Material supplied
------------------------------------------------------------

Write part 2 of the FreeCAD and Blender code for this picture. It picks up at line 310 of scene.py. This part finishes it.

------------------------------------------------------------

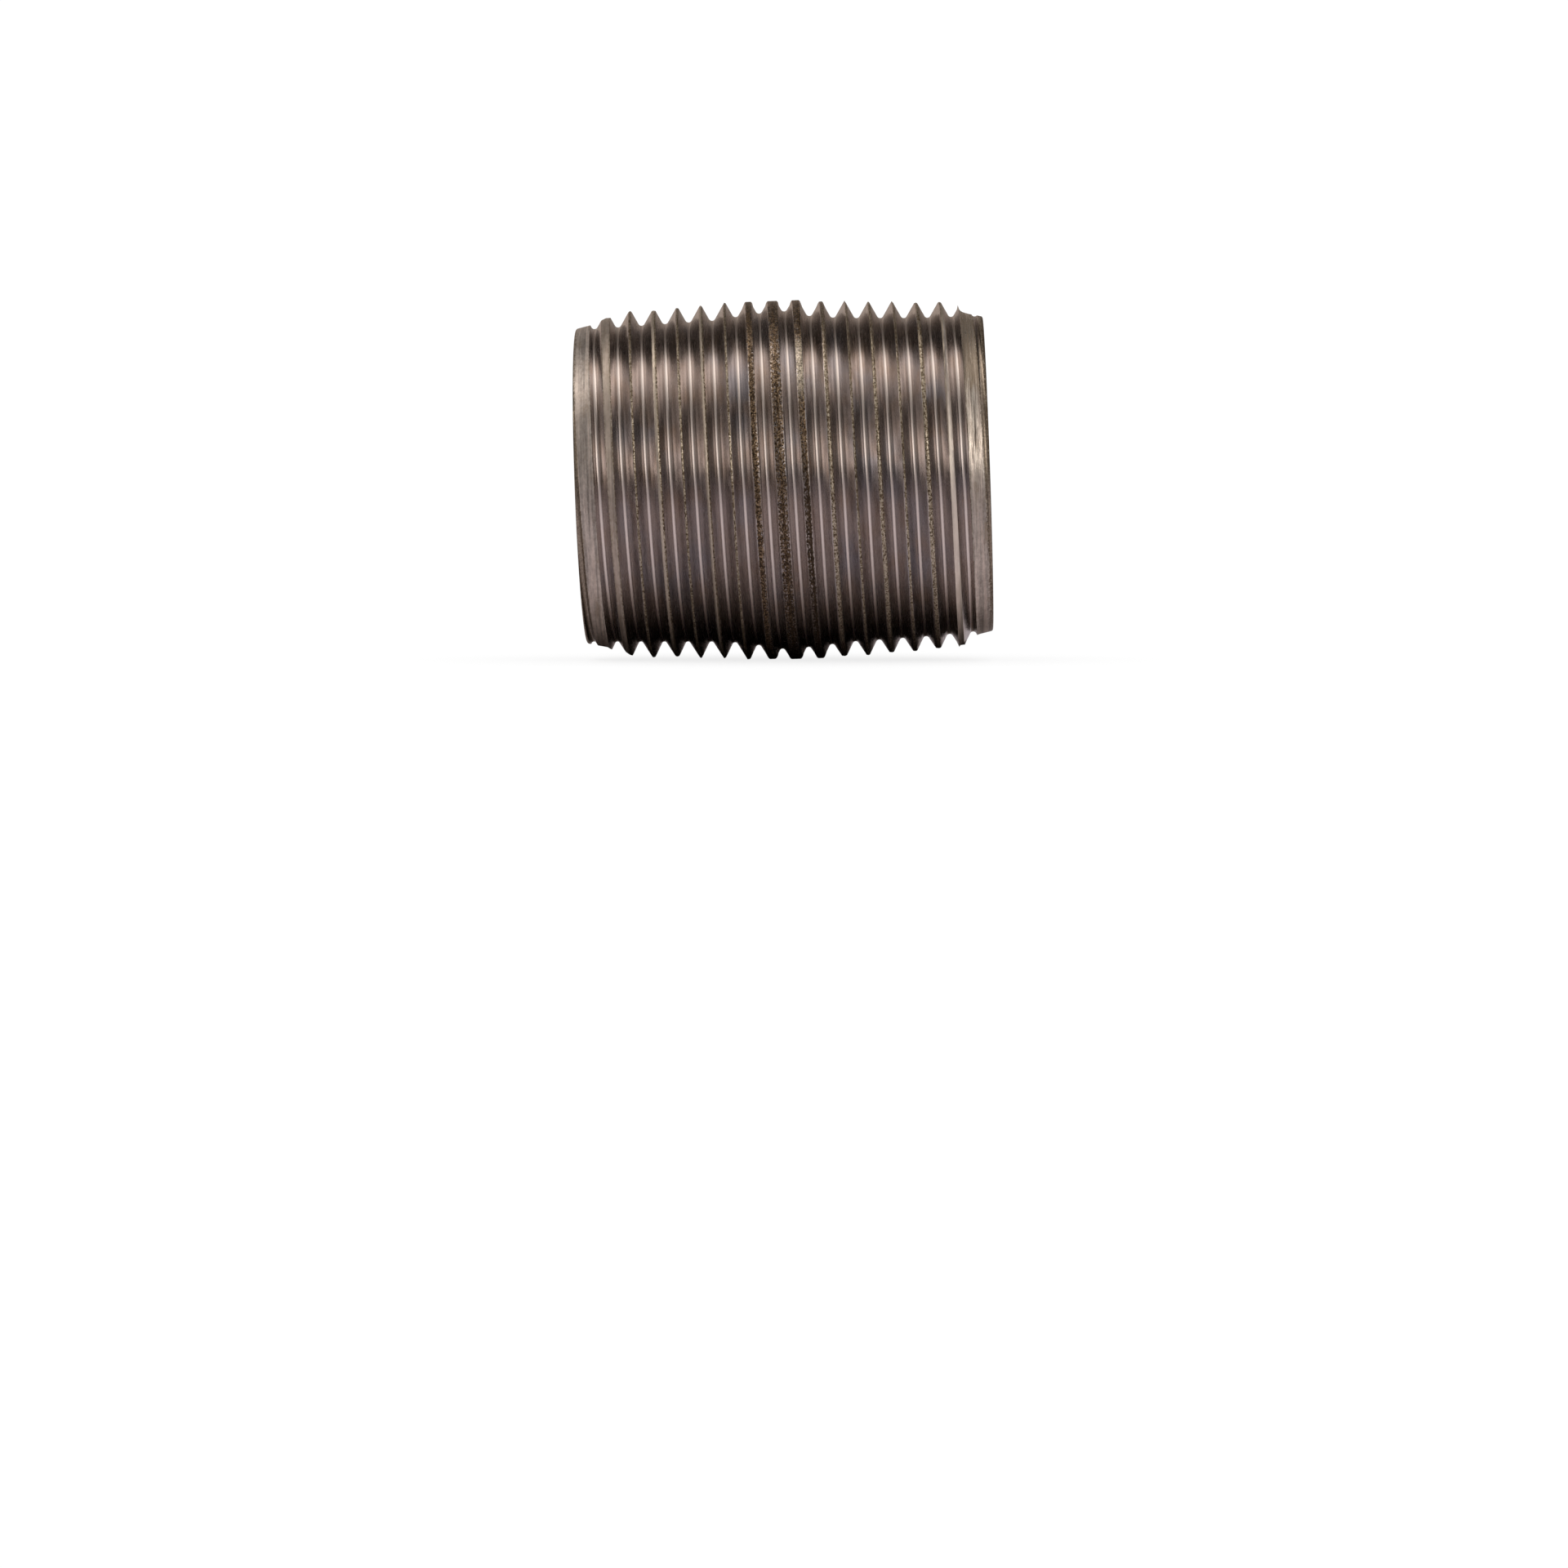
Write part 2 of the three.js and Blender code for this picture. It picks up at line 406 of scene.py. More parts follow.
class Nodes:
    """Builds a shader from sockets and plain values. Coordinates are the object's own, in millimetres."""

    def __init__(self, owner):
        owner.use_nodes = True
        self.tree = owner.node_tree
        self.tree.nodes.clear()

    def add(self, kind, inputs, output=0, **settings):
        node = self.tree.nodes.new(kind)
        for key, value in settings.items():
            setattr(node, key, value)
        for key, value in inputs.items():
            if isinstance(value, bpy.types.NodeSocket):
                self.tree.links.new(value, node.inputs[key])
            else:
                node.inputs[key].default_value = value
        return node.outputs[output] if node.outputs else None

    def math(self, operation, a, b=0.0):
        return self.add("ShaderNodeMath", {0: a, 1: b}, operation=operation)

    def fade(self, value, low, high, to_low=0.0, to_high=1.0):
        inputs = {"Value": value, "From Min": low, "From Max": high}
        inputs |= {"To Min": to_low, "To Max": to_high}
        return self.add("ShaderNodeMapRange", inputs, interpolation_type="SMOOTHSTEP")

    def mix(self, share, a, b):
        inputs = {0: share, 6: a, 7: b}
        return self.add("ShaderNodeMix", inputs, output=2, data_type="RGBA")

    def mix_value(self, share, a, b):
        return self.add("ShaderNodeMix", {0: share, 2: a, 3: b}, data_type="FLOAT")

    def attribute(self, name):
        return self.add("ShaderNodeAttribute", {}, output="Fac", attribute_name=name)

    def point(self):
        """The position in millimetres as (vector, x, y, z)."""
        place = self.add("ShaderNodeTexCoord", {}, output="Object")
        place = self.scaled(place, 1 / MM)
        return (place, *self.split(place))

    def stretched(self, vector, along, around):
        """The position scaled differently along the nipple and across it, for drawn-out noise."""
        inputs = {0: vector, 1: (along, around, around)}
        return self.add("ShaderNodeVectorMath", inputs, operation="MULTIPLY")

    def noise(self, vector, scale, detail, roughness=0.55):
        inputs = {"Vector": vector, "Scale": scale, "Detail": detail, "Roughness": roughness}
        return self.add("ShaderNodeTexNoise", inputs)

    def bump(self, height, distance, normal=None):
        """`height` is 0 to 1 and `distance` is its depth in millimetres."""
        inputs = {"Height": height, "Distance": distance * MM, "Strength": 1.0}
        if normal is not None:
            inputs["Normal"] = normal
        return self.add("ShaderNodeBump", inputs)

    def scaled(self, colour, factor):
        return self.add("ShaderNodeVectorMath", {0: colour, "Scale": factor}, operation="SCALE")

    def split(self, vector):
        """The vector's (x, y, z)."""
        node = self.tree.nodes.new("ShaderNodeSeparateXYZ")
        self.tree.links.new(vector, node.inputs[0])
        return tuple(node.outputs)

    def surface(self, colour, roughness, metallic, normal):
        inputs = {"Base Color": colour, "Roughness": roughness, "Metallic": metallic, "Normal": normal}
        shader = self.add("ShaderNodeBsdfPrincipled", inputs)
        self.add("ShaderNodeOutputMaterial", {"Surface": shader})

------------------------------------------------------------

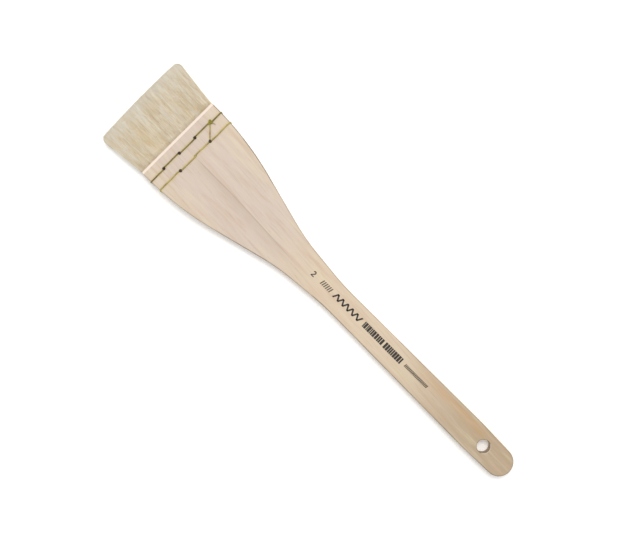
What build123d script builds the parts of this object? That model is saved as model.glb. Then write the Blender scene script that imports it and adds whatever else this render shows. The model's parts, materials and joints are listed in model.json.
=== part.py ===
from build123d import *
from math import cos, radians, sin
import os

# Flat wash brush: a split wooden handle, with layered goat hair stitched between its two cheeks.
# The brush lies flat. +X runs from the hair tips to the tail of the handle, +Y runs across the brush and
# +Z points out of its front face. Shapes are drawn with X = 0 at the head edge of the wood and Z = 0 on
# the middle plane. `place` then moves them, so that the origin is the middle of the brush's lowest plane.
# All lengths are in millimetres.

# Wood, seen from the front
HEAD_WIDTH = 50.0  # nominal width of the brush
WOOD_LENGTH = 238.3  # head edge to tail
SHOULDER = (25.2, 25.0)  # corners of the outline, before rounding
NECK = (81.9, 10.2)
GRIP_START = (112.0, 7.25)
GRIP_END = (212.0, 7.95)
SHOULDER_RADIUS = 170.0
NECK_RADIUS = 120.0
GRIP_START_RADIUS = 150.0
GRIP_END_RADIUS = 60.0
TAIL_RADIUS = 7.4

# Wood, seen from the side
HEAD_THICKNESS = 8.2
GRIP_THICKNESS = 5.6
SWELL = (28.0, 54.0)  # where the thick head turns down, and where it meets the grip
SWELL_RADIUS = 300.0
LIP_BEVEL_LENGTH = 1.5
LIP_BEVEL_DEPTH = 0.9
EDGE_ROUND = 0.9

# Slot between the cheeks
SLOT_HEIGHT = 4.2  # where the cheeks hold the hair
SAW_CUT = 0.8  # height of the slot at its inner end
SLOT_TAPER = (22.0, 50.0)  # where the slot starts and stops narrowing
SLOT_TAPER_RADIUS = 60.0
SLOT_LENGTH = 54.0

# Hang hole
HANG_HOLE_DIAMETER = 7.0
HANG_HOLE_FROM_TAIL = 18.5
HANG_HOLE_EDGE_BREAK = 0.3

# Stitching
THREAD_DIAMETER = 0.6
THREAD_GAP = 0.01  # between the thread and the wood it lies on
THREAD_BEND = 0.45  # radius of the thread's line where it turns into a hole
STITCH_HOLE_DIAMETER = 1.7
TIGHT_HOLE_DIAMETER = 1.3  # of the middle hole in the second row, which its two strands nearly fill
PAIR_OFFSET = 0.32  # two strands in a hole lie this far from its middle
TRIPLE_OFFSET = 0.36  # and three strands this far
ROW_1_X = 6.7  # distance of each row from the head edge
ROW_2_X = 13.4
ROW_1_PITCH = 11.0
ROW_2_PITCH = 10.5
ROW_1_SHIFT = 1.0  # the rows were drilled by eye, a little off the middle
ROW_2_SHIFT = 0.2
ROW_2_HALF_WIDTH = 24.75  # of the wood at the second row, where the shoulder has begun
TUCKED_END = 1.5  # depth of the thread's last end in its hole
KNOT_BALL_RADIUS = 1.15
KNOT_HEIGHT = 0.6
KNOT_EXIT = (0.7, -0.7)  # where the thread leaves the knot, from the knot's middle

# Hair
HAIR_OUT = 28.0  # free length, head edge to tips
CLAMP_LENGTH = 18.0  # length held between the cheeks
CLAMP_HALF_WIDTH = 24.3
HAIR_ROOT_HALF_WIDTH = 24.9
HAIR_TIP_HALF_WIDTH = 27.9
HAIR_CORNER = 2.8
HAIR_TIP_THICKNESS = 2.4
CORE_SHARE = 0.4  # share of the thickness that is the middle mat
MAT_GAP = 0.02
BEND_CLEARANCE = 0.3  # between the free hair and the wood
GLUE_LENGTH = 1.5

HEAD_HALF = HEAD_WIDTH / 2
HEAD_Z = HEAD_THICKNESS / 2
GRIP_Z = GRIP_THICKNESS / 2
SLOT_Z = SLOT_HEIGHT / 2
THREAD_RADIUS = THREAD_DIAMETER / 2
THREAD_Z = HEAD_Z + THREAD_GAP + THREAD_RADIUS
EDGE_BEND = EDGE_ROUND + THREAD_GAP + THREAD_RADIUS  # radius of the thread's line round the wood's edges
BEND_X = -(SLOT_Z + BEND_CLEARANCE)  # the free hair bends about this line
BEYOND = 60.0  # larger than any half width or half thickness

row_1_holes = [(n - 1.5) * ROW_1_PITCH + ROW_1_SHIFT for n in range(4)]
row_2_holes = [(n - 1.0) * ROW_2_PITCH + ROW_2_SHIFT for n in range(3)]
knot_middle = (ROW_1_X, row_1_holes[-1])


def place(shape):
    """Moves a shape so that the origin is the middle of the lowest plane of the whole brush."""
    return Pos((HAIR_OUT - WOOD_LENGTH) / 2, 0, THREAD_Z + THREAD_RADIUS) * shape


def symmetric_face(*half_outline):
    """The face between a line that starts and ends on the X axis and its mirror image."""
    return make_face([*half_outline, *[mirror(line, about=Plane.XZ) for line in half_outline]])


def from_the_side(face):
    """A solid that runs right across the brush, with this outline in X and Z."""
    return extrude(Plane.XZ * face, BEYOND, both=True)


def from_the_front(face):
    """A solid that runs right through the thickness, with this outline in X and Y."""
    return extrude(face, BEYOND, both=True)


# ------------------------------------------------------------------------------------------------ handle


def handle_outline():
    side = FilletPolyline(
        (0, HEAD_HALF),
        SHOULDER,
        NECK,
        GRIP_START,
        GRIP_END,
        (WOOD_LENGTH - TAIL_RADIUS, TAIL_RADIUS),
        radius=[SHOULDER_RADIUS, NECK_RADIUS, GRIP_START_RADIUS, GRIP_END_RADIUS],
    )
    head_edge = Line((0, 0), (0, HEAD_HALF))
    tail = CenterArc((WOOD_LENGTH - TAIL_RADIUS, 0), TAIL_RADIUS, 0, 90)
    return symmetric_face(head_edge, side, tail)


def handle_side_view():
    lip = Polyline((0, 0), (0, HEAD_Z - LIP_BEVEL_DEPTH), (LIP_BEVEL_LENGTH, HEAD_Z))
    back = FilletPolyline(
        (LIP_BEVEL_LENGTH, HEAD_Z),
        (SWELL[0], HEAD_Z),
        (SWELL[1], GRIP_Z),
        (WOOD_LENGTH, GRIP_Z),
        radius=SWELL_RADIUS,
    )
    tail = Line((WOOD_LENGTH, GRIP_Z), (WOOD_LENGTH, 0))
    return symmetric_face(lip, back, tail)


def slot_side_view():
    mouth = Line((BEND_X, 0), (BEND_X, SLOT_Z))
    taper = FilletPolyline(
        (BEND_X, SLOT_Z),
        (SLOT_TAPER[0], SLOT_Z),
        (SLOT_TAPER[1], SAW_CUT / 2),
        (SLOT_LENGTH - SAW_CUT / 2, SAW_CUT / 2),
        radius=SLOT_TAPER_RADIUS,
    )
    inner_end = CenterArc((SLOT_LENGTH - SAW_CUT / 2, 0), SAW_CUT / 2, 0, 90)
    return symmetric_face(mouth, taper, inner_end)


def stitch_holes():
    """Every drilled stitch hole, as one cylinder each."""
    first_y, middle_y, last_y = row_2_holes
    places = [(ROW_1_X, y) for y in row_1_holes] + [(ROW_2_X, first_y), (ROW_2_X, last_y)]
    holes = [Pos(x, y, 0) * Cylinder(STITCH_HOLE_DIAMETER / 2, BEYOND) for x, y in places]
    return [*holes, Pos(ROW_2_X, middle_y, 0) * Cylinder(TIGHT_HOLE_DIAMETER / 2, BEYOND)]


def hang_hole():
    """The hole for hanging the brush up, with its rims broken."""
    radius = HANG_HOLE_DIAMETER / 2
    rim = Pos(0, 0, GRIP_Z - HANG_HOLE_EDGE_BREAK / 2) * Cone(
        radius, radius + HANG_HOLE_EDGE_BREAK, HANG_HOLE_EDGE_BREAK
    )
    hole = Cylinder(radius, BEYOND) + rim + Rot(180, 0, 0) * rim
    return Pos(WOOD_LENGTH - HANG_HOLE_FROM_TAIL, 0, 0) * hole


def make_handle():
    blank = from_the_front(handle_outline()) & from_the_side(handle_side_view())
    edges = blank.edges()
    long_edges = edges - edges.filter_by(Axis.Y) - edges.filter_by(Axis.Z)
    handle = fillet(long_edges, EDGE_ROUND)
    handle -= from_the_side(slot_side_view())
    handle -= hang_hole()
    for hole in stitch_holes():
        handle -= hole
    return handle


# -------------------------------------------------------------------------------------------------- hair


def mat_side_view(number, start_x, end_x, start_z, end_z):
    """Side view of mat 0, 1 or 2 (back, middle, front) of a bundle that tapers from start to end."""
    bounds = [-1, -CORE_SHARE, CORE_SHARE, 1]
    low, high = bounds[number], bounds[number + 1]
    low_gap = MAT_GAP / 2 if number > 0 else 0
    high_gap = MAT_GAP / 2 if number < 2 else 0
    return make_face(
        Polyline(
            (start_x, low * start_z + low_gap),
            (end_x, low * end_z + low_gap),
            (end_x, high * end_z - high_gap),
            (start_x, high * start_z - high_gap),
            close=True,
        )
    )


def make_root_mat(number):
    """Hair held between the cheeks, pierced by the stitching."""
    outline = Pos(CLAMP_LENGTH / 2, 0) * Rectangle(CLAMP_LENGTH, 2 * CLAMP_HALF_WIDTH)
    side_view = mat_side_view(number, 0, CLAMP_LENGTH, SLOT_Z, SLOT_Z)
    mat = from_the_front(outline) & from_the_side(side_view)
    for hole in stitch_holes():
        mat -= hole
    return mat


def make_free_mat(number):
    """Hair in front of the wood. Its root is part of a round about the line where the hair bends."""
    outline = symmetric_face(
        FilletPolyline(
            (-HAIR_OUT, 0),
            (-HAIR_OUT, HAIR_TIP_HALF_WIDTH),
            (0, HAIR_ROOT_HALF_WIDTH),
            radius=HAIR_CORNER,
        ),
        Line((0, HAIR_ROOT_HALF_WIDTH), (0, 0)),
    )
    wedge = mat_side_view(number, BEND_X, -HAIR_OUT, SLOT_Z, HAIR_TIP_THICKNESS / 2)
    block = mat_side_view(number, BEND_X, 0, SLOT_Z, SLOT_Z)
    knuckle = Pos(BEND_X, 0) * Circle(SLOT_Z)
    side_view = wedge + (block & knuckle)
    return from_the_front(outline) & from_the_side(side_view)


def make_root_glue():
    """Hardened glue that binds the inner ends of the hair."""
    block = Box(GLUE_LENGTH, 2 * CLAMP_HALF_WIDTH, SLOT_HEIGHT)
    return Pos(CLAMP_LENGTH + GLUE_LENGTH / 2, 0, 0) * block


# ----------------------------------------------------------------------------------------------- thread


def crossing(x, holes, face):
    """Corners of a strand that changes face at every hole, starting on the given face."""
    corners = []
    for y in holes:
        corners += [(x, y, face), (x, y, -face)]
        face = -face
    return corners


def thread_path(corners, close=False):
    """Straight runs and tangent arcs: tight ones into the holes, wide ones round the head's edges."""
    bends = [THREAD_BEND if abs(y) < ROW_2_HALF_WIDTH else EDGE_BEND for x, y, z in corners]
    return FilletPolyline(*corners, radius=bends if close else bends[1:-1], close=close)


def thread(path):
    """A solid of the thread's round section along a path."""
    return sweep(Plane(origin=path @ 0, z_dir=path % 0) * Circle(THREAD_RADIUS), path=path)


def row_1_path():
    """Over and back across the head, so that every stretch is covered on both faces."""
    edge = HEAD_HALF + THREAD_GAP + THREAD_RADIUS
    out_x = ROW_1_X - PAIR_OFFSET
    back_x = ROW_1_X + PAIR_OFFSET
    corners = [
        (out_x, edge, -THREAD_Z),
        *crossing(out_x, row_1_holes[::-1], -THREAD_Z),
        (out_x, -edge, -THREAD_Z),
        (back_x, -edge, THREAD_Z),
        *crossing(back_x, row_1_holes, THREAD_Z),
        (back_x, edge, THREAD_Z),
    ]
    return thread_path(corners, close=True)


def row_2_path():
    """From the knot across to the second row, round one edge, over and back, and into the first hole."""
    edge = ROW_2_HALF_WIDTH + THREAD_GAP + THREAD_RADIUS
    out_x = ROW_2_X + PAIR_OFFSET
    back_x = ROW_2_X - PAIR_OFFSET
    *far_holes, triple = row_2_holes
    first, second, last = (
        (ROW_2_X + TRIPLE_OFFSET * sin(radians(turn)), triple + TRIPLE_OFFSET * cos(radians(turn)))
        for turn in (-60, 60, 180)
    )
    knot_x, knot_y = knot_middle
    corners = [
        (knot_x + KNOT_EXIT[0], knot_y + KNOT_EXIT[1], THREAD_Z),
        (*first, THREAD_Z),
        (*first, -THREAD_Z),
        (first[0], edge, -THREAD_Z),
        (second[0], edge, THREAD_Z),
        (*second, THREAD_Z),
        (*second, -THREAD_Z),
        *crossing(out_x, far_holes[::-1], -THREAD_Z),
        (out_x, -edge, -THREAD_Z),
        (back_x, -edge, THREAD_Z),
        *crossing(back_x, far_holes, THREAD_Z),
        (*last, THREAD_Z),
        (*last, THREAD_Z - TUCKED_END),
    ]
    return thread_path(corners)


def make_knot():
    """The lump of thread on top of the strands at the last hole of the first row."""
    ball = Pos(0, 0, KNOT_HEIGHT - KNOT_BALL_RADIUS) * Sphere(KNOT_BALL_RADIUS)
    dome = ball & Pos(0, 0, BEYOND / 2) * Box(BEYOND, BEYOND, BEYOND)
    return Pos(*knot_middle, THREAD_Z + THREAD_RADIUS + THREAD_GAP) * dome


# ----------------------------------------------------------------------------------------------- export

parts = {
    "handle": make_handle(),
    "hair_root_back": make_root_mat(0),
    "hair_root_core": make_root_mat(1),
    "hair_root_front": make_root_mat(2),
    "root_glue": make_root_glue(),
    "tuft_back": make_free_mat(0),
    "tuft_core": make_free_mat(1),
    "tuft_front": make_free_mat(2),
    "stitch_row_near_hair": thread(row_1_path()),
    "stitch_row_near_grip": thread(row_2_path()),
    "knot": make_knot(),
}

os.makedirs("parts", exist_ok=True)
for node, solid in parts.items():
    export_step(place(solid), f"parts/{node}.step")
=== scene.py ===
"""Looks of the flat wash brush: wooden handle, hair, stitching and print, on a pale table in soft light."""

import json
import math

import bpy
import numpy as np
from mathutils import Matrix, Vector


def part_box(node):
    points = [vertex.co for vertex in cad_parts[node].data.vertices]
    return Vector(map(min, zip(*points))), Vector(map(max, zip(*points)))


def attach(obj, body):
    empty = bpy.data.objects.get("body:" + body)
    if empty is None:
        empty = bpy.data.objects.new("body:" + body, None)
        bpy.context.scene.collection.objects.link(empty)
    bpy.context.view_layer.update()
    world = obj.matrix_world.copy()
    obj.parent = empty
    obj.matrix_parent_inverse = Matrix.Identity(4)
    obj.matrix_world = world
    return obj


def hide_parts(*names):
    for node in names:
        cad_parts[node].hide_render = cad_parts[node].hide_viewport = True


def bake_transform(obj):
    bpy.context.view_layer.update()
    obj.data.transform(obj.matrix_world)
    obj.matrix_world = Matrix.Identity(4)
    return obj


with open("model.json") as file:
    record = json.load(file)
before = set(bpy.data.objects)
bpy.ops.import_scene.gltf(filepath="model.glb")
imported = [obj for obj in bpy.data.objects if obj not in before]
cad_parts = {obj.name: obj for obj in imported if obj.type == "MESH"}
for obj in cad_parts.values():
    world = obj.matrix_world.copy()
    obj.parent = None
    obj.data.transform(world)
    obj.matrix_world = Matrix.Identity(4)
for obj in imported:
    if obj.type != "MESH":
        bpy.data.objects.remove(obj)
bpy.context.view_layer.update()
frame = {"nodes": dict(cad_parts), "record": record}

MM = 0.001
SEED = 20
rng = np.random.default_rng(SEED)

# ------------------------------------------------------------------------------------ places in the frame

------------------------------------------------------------

Give again only the lines that run from the line with "return Pos(*knot_middle, THREAD_Z" to the line with "bpy.context.scene.collection.objects.link(empty)". Include both of those lines exactly as written.

    return Pos(*knot_middle, THREAD_Z + THREAD_RADIUS + THREAD_GAP) * dome


# ----------------------------------------------------------------------------------------------- export

parts = {
    "handle": make_handle(),
    "hair_root_back": make_root_mat(0),
    "hair_root_core": make_root_mat(1),
    "hair_root_front": make_root_mat(2),
    "root_glue": make_root_glue(),
    "tuft_back": make_free_mat(0),
    "tuft_core": make_free_mat(1),
    "tuft_front": make_free_mat(2),
    "stitch_row_near_hair": thread(row_1_path()),
    "stitch_row_near_grip": thread(row_2_path()),
    "knot": make_knot(),
}

os.makedirs("parts", exist_ok=True)
for node, solid in parts.items():
    export_step(place(solid), f"parts/{node}.step")
=== scene.py ===
"""Looks of the flat wash brush: wooden handle, hair, stitching and print, on a pale table in soft light."""

import json
import math

import bpy
import numpy as np
from mathutils import Matrix, Vector


def part_box(node):
    points = [vertex.co for vertex in cad_parts[node].data.vertices]
    return Vector(map(min, zip(*points))), Vector(map(max, zip(*points)))


def attach(obj, body):
    empty = bpy.data.objects.get("body:" + body)
    if empty is None:
        empty = bpy.data.objects.new("body:" + body, None)
        bpy.context.scene.collection.objects.link(empty)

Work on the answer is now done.